The narrow plan and ample provision of external structure – the architect developed the design on the basis of a ratio of 40 per cent solid to 60 per cent glass – has enabled the creation of a floorplan free of internal columns. It has also allowed the building to be naturally ventilated. The side elevations feature aluminium vents set either side of each half-column. Concrete soffits have been exposed internally, contributing thermal mass. However, a full provision of fan coils and artificial cooling is also available should tenants require and, at least as long as the surrounding environment remains a construction site, it is likely that most will. How much noise the boulevard will generate remains hard to judge: it is currently free of motor traffic but will soon be opened to taxis and couriers.
The building is also set to experience much more intensive pedestrian traffic around its base. A wine bar will take over the unit facing the square, while the north end of the building incorporates the entrance to a tunnel which connects to King’s Cross underground station. The building’s enviable transport connections played an important part in it securing a BREEAM ‘Outstanding’ rating, the first time the award has been given to a speculative office development.

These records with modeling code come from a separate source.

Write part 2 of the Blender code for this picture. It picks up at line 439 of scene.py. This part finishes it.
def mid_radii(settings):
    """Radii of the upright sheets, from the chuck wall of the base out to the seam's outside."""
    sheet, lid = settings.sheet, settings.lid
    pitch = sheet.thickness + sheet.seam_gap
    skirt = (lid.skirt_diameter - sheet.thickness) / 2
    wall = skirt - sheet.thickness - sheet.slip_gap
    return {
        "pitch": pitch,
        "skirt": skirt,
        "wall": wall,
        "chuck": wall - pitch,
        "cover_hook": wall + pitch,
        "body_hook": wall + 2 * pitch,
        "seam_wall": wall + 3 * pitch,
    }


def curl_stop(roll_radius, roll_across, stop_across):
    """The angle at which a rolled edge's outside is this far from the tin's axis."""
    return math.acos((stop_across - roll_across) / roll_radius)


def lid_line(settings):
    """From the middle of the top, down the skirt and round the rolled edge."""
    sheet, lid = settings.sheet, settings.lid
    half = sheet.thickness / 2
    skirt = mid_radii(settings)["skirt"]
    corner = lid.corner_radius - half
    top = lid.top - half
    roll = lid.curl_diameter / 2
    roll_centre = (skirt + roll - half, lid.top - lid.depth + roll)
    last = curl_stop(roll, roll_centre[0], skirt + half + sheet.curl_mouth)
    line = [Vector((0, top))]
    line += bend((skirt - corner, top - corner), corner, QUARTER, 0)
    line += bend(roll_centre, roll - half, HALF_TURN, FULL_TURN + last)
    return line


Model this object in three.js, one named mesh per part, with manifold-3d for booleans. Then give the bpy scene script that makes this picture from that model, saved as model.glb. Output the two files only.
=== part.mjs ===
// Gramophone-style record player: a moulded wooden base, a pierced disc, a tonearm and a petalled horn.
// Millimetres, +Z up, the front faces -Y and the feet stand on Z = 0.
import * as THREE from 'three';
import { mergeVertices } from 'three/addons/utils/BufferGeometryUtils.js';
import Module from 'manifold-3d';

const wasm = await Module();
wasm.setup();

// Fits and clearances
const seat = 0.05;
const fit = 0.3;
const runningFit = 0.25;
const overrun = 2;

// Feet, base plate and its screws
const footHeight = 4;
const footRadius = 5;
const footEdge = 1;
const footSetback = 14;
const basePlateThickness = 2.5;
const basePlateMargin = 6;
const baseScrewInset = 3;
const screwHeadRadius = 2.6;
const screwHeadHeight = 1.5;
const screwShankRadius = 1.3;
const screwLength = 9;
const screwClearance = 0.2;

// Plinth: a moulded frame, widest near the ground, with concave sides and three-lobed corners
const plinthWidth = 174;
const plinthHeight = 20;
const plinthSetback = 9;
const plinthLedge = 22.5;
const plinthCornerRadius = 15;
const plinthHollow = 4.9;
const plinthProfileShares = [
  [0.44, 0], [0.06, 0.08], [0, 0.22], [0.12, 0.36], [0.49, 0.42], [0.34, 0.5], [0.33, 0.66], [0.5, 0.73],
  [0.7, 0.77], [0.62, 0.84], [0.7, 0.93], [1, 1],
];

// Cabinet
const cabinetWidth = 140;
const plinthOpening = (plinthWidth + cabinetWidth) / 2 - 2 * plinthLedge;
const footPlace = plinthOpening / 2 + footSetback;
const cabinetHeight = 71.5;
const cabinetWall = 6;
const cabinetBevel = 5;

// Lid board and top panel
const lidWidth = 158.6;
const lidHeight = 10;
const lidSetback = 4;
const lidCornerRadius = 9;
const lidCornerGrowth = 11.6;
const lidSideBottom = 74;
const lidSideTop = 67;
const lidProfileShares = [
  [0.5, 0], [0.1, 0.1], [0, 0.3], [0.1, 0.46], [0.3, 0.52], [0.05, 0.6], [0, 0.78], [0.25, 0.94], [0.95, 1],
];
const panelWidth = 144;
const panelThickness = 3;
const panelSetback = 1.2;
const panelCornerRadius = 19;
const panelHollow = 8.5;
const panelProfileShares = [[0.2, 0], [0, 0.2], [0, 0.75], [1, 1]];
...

While clearly conceived as a flagship for the King’s Cross Opportunity Area, the project has still been required to stack up as a commercial proposition and to be delivered by means of design and build. Yet if the design faced challenges along the way, the immaculate finish does not betray them. The architect acknowledges that the scheme’s highly reduced nature was of help in this respect: a value engineering exercise would struggle to find much that could be stripped away. However, for all its reduction, the building is by no means simplistic. It is not often that an office block can be said to have made London a more richly particular city, but this one has.